# Directions for this task:
Go through the listing and return every line with "that" in it.

# Supplied records:

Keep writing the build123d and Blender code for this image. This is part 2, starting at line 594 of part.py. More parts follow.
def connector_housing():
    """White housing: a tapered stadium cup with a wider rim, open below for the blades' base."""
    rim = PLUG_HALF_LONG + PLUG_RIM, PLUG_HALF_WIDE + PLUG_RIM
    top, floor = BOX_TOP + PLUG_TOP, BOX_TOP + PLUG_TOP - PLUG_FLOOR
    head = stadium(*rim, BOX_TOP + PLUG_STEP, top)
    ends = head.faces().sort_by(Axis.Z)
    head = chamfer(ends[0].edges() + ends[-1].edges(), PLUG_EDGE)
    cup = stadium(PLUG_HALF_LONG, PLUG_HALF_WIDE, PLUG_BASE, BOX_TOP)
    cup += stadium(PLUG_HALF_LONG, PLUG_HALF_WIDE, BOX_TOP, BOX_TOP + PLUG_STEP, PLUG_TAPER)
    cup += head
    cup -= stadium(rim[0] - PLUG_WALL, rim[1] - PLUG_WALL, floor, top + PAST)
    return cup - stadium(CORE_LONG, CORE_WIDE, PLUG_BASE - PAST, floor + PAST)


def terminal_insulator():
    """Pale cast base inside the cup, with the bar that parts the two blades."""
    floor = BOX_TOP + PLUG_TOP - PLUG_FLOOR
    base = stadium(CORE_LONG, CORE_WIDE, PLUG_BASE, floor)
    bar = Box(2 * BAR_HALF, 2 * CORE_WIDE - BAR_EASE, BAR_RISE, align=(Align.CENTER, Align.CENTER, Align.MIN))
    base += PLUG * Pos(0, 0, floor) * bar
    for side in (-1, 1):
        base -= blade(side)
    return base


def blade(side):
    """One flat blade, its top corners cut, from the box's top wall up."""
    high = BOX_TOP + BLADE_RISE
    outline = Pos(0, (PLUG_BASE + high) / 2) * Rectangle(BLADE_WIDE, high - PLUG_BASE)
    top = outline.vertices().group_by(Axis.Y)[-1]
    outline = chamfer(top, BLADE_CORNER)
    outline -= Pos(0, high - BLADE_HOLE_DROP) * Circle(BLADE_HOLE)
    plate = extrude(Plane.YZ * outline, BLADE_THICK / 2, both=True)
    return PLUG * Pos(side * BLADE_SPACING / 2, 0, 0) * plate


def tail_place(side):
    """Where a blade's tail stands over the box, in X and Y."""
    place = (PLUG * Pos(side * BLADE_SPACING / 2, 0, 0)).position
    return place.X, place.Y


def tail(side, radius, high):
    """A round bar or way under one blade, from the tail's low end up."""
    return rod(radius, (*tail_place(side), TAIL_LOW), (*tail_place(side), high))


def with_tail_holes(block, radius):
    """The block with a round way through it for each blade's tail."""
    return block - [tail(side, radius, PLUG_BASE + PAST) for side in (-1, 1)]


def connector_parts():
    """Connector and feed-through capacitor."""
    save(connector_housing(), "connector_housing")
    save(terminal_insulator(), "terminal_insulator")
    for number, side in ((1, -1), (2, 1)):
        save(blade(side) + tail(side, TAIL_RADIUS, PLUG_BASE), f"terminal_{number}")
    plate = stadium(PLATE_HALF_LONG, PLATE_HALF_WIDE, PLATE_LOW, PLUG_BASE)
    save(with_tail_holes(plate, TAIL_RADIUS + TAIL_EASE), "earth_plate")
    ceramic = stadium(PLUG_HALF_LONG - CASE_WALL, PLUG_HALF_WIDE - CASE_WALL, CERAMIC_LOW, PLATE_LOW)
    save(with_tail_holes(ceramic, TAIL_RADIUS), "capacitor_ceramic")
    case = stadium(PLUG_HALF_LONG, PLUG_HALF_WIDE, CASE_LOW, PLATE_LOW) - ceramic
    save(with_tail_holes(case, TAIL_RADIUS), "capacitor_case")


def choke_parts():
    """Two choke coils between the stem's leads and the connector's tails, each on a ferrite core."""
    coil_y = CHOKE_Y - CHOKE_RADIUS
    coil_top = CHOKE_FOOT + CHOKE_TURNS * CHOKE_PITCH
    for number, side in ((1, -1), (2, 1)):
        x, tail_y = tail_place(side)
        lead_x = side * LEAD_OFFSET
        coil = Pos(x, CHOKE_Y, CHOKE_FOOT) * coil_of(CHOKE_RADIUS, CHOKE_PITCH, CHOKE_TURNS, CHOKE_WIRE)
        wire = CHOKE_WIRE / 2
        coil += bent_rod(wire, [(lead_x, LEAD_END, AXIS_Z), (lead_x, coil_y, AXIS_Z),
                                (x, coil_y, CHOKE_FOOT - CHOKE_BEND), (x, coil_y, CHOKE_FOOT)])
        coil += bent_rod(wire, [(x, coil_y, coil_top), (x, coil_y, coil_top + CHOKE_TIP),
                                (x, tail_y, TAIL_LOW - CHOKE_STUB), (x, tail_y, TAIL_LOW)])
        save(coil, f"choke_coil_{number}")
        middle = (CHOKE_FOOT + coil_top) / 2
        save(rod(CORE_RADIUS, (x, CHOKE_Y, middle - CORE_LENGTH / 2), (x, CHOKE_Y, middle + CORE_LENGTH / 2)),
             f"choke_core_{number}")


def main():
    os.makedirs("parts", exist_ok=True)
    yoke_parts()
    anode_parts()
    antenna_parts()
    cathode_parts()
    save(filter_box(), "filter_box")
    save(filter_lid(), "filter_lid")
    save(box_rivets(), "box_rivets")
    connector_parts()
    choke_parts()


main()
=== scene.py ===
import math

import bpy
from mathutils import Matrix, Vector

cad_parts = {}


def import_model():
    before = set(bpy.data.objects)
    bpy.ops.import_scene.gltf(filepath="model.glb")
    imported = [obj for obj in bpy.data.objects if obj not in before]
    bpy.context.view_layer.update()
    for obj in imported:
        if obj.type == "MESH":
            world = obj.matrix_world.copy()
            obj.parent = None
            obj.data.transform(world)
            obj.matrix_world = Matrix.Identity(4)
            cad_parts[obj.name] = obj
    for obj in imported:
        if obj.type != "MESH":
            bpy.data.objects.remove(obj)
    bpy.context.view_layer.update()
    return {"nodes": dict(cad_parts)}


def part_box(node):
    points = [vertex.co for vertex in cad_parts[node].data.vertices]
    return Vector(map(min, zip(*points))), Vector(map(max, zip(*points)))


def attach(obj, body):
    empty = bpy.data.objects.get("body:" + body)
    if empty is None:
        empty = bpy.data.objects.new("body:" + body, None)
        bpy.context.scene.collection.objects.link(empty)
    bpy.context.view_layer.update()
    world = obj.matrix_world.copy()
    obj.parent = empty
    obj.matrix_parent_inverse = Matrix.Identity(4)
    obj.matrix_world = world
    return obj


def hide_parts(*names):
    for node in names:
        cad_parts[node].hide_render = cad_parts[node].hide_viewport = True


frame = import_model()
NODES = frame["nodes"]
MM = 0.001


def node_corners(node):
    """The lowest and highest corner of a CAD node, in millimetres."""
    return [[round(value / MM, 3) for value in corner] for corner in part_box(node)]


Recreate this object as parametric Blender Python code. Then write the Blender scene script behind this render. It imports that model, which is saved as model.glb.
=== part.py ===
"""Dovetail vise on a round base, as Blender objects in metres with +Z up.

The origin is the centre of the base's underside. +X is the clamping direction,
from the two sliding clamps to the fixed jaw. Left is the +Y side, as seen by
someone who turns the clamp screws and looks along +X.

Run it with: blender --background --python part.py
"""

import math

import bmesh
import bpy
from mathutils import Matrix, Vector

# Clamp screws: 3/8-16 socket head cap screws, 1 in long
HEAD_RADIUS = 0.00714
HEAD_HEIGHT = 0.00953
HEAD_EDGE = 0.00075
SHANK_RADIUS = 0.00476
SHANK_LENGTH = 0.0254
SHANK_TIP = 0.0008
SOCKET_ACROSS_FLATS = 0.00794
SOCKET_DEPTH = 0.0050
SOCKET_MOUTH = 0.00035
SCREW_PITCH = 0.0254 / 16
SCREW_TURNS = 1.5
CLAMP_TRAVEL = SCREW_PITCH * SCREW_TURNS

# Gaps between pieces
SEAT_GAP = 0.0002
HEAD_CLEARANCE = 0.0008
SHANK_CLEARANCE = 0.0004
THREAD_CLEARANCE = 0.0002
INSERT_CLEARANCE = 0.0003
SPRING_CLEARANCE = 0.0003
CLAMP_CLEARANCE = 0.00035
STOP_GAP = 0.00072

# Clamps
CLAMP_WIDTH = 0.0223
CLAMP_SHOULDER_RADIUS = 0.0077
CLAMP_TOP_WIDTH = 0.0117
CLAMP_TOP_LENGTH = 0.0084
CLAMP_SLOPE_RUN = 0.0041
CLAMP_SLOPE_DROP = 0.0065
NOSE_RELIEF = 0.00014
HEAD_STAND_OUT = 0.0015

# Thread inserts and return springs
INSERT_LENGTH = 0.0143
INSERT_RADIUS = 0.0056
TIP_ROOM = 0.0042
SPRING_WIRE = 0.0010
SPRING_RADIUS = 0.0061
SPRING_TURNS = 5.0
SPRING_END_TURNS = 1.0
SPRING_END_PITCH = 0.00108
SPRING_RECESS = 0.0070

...

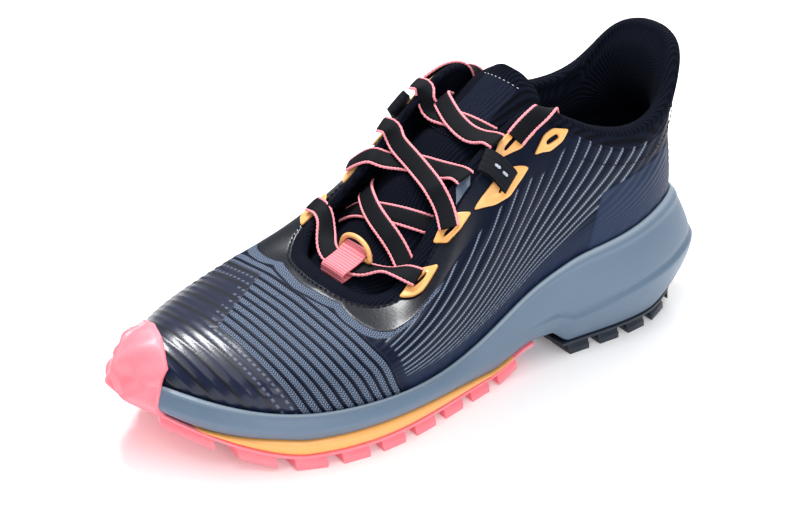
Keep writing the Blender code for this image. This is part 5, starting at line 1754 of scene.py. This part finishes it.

* * *

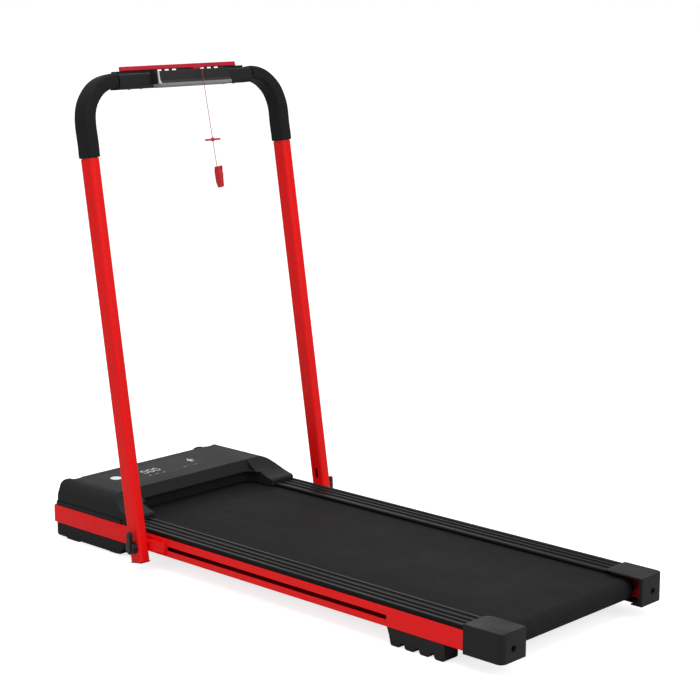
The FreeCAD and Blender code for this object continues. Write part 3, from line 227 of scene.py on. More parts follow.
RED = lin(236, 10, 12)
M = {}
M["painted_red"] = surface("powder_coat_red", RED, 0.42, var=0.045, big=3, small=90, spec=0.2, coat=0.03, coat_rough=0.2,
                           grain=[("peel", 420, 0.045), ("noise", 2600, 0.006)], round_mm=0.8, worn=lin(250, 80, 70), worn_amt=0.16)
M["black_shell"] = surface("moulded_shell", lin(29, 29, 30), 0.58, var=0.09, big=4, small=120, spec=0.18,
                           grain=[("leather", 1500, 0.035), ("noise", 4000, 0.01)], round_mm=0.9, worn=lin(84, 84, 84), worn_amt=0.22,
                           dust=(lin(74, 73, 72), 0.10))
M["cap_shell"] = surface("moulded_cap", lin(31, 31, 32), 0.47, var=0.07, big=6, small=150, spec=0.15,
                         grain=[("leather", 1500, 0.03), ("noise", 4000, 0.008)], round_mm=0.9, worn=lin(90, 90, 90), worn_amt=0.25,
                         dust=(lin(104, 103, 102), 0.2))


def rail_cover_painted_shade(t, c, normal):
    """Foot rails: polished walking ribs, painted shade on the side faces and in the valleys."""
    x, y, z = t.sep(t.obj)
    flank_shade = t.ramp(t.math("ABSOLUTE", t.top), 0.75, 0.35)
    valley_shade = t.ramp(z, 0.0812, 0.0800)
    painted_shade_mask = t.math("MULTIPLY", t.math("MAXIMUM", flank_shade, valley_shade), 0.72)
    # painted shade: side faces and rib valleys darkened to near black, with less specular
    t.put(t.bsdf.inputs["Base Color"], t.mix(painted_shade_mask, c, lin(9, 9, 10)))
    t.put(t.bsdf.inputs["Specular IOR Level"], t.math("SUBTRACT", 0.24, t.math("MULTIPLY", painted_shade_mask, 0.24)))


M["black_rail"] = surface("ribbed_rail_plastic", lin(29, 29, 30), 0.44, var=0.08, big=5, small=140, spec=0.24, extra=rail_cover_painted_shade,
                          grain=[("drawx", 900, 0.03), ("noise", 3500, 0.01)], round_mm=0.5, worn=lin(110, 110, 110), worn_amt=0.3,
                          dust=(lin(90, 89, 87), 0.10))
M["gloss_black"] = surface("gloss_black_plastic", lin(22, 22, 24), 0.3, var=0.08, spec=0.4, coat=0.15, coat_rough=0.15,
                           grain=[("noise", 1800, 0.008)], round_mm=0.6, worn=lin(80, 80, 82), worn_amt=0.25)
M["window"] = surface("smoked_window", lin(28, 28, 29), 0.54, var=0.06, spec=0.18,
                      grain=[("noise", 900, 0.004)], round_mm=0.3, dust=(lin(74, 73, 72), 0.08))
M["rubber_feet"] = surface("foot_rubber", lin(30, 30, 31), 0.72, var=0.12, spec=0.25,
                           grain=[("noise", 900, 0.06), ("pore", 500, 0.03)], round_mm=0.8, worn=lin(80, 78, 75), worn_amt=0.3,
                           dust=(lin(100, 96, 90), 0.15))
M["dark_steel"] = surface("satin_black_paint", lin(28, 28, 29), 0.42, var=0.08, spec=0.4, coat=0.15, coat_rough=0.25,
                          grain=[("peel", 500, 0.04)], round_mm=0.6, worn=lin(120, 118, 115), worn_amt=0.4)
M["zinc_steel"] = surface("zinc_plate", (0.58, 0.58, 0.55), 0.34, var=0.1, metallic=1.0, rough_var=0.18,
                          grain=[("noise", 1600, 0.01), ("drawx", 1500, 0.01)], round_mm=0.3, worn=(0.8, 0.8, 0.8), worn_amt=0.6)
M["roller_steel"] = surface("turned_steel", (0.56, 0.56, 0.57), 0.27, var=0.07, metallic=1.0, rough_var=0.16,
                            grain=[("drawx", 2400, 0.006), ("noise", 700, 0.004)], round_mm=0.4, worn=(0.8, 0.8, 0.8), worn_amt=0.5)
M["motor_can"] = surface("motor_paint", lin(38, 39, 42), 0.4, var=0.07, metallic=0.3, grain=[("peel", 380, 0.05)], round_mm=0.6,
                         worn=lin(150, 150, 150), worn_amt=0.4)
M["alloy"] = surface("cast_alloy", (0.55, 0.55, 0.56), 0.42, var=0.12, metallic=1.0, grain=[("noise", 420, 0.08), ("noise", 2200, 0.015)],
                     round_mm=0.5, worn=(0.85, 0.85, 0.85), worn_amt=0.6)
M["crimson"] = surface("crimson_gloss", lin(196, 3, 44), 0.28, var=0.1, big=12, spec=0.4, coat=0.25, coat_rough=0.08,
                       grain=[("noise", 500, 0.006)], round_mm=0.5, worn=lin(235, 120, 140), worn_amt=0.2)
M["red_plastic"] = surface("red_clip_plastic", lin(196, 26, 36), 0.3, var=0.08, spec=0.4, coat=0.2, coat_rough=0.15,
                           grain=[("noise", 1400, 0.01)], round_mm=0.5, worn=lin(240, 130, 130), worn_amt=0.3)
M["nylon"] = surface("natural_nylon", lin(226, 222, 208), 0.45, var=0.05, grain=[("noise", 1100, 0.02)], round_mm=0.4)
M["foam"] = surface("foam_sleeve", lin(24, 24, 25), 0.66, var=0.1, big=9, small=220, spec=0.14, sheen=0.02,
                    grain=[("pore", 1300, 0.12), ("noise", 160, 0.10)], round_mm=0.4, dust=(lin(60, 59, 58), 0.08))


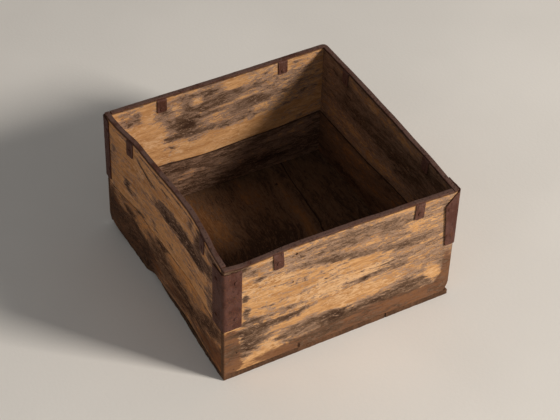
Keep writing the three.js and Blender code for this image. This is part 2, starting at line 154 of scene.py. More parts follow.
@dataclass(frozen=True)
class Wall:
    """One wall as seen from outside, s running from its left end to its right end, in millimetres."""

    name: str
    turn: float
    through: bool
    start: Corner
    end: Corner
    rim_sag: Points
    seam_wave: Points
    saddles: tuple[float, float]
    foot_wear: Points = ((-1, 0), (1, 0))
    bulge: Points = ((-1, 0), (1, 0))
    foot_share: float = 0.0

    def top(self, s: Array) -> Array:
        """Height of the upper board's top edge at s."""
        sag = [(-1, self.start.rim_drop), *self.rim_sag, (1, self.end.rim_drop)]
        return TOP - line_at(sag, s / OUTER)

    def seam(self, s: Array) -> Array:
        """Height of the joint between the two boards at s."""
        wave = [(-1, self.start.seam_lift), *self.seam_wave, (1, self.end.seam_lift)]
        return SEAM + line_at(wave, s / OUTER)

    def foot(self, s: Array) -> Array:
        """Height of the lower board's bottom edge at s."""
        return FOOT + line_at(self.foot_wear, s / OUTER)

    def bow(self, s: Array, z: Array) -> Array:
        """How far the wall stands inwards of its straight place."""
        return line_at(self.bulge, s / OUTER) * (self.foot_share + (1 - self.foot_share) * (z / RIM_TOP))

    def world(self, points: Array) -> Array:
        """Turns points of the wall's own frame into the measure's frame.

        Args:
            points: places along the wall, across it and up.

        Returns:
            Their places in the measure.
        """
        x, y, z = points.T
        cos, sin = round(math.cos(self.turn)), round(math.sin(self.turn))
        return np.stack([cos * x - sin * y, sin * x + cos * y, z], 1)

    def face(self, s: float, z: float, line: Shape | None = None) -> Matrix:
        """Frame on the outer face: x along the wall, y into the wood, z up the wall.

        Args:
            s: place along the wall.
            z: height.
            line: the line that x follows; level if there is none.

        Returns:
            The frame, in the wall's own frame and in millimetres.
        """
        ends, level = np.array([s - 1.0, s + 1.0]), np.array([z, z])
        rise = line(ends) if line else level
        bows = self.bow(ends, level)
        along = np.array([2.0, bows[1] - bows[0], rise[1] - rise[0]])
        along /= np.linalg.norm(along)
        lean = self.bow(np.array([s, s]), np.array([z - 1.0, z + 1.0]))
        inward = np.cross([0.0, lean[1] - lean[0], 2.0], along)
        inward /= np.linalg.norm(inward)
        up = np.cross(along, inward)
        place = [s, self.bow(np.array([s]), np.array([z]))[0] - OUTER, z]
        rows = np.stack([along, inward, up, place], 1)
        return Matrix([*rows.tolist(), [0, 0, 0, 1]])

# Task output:
    """Pale cast base inside the cup, with the bar that parts the two blades."""
Recreate this object as parametric Blender Python code. Then write the Blender scene script behind this render. It imports that model, which is saved as model.glb.
            line: the line that x follows; level if there is none.